Do this: Exactly the lines from the line with "before = set(bpy.data.objects)" to the line with "obj.parent = None" should be extracted, both included, with no other lines.

■ ■ ■

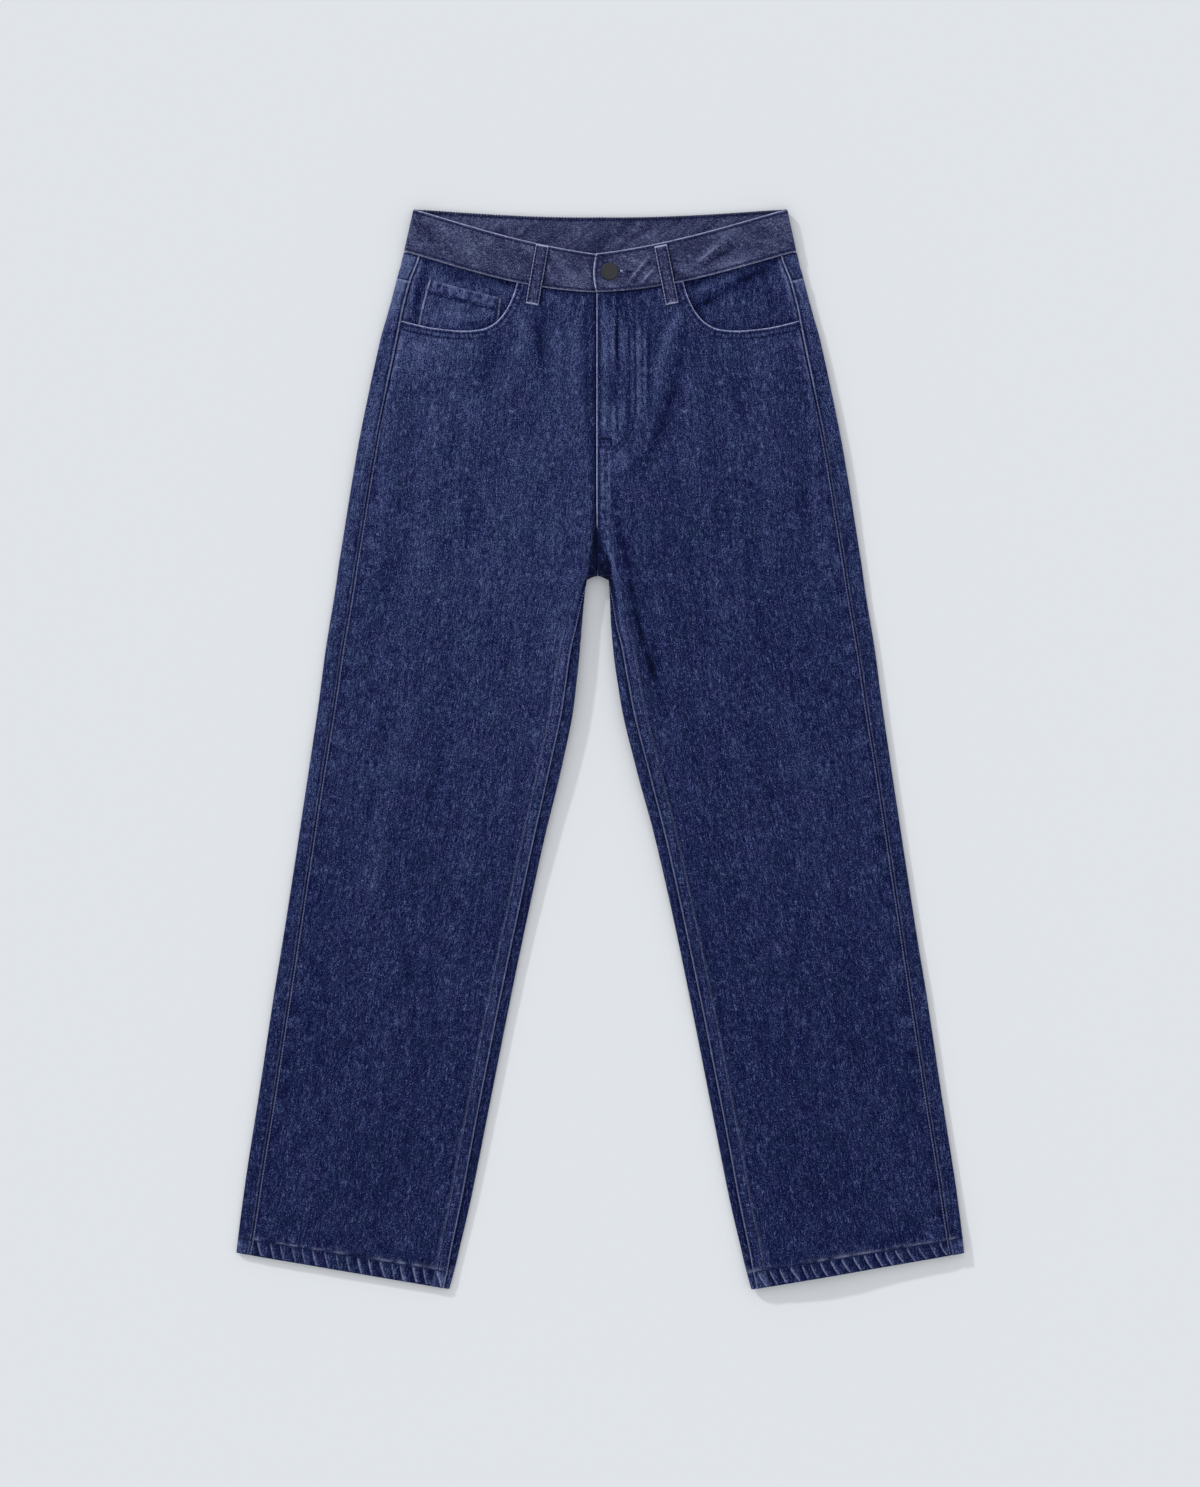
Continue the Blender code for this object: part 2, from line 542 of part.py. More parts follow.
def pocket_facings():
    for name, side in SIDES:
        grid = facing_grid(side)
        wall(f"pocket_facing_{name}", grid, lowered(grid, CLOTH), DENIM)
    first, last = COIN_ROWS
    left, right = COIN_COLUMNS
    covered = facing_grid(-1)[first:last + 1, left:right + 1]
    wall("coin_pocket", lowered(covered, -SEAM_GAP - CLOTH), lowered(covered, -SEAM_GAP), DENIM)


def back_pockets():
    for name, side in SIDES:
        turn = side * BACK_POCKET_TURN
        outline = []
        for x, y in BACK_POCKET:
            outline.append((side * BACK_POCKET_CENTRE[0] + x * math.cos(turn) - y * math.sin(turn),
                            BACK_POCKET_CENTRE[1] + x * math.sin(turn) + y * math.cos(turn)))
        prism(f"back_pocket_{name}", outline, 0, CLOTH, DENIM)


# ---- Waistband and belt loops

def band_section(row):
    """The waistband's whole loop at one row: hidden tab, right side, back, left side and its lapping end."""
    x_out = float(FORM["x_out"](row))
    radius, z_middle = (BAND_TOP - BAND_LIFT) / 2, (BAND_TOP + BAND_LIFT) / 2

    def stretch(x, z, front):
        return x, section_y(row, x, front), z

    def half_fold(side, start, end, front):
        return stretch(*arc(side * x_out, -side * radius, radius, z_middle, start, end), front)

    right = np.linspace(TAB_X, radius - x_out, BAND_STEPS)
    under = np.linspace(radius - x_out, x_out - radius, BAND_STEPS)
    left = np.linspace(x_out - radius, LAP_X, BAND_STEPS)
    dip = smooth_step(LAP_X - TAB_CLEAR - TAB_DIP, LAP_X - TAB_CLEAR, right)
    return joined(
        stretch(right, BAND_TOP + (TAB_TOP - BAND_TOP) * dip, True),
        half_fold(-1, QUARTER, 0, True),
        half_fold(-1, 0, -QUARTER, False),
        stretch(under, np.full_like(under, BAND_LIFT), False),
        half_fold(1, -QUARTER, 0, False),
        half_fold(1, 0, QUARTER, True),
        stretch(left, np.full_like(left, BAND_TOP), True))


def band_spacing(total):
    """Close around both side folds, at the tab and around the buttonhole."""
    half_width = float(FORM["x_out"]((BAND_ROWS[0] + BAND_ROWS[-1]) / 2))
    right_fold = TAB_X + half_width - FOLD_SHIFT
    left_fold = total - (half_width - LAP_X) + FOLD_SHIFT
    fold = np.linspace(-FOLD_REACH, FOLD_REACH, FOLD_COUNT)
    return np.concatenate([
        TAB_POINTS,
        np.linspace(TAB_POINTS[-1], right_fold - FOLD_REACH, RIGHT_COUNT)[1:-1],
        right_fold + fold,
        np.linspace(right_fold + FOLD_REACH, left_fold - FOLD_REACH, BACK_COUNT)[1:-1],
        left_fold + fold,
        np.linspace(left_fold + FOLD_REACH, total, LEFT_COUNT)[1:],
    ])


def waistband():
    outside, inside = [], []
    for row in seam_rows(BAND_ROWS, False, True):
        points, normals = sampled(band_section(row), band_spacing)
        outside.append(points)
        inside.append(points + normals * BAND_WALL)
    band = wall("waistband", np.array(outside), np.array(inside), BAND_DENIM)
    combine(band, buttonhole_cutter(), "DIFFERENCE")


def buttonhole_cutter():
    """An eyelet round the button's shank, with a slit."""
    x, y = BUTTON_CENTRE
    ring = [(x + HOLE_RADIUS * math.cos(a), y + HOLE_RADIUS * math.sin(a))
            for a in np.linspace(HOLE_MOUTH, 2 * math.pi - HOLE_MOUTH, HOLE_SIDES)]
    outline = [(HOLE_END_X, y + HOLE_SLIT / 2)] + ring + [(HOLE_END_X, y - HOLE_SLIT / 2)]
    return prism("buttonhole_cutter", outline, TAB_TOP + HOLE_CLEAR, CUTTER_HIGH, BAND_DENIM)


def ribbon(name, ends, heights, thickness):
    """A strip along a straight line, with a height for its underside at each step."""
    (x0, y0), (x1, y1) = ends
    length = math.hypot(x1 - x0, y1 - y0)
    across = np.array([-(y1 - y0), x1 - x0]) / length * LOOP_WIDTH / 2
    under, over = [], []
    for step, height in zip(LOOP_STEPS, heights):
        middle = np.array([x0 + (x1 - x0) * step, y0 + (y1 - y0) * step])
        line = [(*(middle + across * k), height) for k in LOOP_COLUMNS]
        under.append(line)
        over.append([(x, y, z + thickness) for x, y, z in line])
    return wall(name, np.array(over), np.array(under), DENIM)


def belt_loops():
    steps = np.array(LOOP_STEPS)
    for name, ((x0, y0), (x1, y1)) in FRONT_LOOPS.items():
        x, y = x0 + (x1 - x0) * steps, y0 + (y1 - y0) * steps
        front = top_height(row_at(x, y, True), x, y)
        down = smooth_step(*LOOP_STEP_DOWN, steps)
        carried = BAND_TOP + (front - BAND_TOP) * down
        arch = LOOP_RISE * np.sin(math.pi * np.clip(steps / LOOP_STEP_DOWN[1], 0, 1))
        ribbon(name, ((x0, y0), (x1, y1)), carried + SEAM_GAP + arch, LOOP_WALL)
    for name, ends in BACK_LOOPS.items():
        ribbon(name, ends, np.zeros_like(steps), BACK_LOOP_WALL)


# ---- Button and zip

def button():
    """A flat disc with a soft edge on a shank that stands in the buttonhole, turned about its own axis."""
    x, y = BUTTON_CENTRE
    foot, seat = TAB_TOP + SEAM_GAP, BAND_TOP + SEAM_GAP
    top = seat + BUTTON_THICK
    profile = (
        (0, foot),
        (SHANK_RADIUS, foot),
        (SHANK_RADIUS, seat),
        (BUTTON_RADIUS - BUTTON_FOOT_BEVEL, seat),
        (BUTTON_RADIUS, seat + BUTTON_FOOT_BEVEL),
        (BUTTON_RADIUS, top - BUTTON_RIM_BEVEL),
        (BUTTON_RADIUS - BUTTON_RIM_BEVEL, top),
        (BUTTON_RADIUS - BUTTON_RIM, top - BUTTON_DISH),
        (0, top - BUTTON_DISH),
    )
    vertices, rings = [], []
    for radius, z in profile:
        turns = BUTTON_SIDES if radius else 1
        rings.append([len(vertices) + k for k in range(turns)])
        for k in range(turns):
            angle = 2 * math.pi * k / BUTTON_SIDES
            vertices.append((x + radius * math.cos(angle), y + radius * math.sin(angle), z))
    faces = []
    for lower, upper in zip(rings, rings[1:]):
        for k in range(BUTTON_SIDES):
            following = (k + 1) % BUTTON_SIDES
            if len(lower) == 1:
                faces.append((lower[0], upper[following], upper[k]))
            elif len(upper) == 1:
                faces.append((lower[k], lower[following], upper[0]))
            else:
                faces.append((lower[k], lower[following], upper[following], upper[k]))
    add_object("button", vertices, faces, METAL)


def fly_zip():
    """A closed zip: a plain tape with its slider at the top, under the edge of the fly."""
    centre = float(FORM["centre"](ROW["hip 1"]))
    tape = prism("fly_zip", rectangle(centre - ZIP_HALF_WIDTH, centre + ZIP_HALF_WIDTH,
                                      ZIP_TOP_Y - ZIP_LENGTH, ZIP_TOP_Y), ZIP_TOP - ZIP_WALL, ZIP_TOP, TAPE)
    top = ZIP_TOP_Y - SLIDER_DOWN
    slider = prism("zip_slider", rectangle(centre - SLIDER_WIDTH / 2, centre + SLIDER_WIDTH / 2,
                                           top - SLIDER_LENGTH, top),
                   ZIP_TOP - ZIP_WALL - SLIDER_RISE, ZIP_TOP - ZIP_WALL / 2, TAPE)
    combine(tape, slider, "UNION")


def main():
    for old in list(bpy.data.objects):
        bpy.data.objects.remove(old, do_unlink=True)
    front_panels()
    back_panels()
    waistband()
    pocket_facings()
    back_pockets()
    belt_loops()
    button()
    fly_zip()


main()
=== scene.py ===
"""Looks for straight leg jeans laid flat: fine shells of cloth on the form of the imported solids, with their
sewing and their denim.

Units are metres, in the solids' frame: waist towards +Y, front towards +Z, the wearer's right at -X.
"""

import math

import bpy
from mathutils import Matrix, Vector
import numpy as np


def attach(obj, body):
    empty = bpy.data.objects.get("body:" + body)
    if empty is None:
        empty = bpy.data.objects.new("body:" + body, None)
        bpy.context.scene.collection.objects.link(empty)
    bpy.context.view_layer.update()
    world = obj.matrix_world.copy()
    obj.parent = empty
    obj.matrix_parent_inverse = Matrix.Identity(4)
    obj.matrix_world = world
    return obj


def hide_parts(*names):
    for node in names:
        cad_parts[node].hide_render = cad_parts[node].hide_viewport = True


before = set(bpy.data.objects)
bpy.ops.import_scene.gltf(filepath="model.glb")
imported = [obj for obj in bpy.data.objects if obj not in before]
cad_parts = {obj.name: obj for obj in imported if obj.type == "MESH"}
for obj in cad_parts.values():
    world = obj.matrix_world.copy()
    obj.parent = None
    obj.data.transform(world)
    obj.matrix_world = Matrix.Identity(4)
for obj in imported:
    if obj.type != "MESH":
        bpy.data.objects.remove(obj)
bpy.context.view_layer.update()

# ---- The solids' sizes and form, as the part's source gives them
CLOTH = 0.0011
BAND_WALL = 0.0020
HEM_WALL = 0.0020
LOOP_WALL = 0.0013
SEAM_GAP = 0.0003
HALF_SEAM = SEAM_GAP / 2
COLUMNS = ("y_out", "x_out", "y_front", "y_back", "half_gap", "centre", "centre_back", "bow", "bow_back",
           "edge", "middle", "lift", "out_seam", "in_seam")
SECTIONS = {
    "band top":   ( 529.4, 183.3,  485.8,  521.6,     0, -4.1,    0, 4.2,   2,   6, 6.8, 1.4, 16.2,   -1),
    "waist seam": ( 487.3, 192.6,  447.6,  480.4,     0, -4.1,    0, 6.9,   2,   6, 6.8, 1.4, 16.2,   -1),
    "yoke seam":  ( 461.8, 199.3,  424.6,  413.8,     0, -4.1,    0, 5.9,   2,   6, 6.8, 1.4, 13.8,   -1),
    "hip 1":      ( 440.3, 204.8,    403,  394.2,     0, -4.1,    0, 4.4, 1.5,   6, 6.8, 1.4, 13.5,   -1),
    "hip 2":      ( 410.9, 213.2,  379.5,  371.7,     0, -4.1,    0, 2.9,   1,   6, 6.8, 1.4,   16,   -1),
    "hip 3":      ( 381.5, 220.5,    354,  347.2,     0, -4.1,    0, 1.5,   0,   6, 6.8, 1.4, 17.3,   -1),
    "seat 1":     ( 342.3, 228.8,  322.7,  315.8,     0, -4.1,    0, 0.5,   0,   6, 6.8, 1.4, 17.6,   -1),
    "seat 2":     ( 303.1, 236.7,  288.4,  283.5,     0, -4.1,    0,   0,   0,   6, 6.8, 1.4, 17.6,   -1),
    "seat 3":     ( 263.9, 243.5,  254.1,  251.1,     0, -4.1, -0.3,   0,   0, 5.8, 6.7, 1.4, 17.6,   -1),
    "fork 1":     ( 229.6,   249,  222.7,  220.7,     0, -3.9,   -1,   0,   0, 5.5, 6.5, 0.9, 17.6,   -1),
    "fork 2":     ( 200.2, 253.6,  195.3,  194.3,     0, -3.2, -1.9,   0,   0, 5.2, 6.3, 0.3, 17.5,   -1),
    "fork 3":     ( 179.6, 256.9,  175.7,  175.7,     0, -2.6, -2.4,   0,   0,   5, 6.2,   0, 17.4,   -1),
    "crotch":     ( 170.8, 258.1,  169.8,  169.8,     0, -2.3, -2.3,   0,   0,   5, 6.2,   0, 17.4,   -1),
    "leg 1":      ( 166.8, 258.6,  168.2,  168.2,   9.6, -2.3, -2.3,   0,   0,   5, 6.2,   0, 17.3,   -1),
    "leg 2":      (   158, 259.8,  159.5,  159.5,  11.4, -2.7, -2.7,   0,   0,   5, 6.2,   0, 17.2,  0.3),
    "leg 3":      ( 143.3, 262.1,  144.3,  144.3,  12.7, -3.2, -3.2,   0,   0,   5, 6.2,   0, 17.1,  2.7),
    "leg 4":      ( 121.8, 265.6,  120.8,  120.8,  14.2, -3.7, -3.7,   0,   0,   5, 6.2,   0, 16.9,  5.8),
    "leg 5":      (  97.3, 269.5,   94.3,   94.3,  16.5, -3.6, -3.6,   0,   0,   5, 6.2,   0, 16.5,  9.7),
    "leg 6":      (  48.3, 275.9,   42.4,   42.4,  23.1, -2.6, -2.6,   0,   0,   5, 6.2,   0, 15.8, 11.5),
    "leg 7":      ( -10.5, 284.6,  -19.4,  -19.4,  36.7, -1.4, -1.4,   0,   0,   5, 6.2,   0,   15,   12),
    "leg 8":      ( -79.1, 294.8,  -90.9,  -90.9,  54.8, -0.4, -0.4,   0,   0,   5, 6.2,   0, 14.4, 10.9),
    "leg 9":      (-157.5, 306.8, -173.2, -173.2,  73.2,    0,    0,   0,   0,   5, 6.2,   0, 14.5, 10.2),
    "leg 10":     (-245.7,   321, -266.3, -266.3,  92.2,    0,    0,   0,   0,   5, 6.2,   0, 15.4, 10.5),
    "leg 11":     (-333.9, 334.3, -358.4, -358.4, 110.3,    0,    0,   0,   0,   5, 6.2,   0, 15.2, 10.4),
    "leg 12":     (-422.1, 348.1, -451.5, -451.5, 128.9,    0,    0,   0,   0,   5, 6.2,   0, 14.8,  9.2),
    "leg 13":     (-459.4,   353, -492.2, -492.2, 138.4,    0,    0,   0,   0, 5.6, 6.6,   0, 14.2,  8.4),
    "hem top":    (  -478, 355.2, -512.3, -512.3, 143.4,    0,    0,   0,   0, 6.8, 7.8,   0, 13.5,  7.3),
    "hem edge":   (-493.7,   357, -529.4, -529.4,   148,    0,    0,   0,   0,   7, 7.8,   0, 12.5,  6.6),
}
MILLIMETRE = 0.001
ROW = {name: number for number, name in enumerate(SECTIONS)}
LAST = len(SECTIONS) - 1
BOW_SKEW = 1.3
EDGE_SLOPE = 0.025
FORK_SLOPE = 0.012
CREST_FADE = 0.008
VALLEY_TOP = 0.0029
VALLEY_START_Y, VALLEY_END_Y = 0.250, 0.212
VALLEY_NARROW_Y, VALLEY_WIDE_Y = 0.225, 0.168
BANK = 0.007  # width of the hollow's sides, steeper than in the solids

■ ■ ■

Answer to the task:
before = set(bpy.data.objects)
bpy.ops.import_scene.gltf(filepath="model.glb")
imported = [obj for obj in bpy.data.objects if obj not in before]
cad_parts = {obj.name: obj for obj in imported if obj.type == "MESH"}
for obj in cad_parts.values():
    world = obj.matrix_world.copy()
    obj.parent = None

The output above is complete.